#+TITLE: A Simple Neural Network (<200loc, rust)

I've always enjoyed terse programs that show how things work
without magic hiding incidental complexity. After realizing that my
initial attempt at a neural net only cost less than 200 lines of Rust,
I decided to take a snapshot and write about building it before I go
on and extend (and possibly over-complicate or abandon) the system.

More than anything else, treat this as encouragement to write your own
neural network -- the core implementation turned out to be
surprisingly compact -- enough to encourage me to write about it.

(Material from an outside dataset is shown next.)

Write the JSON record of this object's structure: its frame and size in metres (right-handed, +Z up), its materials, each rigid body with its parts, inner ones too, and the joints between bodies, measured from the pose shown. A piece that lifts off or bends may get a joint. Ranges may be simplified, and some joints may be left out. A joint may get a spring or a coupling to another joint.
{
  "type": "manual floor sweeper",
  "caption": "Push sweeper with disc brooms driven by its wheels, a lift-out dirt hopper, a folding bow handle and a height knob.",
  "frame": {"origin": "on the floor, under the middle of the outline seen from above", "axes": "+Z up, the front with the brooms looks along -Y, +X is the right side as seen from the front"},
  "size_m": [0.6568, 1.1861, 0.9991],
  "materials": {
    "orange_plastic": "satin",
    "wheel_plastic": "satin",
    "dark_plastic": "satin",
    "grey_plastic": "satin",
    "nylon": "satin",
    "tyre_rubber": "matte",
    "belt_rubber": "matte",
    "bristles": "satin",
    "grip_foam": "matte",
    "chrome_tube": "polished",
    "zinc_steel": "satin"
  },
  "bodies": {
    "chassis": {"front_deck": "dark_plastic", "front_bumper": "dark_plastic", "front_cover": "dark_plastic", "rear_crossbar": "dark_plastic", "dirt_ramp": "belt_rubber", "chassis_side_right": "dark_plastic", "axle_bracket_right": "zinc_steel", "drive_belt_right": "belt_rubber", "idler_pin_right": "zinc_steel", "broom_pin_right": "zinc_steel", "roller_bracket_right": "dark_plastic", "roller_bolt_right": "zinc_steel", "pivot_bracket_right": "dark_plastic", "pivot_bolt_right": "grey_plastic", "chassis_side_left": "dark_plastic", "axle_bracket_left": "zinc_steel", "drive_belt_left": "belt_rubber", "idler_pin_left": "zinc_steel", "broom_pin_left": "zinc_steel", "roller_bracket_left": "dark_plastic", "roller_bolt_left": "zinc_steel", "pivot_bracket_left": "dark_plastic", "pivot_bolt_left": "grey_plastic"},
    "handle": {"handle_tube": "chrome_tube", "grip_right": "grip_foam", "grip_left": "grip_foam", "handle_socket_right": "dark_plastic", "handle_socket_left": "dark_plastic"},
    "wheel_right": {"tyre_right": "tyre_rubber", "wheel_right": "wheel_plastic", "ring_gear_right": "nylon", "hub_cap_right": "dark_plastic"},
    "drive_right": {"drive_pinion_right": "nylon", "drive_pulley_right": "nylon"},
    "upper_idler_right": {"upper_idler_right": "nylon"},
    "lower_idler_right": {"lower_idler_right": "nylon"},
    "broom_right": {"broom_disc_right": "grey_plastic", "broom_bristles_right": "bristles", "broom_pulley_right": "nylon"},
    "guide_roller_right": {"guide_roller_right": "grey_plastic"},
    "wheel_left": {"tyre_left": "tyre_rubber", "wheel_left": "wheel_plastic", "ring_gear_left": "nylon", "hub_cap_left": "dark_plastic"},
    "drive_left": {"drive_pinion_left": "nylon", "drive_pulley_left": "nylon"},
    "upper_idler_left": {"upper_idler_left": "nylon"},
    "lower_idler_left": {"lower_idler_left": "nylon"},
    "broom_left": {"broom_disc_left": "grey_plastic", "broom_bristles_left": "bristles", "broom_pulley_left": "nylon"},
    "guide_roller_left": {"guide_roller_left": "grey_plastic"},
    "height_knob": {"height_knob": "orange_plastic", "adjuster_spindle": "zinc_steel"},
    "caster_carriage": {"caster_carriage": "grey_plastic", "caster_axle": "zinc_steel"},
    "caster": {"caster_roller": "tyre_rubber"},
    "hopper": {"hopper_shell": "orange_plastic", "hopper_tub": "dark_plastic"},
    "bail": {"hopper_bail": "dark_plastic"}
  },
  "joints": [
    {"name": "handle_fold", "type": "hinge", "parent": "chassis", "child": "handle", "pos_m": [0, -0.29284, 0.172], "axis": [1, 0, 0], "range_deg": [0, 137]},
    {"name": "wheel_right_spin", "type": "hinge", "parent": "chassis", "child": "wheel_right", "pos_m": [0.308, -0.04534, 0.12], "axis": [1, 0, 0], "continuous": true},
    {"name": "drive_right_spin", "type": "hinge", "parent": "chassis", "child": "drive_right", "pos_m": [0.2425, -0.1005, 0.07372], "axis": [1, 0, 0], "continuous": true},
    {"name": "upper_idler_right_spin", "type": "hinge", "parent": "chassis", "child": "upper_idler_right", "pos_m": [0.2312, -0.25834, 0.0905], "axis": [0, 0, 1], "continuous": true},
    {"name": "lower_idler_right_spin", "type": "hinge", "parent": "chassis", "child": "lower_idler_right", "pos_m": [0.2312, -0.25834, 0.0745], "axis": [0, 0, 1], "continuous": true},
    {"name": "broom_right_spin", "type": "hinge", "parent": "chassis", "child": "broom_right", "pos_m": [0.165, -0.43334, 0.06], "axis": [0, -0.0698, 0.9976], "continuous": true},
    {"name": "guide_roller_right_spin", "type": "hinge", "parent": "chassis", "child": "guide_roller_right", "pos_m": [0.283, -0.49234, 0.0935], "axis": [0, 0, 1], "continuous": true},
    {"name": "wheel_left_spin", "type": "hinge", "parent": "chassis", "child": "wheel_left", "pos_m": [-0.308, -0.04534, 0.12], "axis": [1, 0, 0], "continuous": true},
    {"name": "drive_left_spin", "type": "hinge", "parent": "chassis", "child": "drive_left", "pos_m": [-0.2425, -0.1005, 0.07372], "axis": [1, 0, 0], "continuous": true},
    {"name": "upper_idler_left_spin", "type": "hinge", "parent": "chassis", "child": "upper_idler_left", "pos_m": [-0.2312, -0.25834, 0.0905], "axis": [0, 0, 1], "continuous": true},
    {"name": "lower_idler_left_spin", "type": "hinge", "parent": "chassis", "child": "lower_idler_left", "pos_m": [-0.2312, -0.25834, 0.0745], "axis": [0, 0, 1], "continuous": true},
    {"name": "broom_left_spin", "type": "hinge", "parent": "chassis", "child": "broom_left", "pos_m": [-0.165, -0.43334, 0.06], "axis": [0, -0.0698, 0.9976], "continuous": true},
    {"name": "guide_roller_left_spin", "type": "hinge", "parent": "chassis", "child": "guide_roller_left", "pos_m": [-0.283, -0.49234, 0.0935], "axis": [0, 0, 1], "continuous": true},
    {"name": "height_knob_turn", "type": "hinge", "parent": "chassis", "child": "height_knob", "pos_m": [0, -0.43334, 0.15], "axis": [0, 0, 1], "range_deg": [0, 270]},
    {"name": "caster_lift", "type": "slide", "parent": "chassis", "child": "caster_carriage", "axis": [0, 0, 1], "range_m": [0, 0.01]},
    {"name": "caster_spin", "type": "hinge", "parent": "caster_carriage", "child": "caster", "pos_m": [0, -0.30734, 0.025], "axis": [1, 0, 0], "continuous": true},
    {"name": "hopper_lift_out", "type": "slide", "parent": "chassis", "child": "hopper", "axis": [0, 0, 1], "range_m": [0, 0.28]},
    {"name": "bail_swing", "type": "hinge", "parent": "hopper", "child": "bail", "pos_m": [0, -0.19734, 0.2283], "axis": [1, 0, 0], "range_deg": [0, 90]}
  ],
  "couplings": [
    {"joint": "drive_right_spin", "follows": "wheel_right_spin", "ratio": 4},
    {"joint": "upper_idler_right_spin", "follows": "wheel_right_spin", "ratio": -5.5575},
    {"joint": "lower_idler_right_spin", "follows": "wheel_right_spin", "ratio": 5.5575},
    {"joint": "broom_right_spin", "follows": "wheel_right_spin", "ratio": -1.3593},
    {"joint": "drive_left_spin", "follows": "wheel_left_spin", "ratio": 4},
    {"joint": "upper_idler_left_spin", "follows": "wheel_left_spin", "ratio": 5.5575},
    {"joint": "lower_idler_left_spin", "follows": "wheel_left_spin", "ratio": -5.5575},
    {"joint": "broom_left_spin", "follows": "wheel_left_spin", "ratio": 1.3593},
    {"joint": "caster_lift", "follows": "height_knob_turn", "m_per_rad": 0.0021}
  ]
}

This is not an introduction to neural nets: There are several excellent
resources already available online that can describe the underlying
math and structure of networks; I'll just talk through them enough to
explain the structure of the code.

It's also entirely likely that I have mistakes in here; this was
written quickly with the main aim of encouraging more people to write
their own nets from scratch -- and given one simple point for
comparison. If you do write your own, please share it with me!

* Choosing a simple problem & architecture
Achieving SotA on MNIST is an explicit non-goal: this project is aimed
at exploring the mechanics of a neural network, and being able to play
around with it while changing one feature at a time.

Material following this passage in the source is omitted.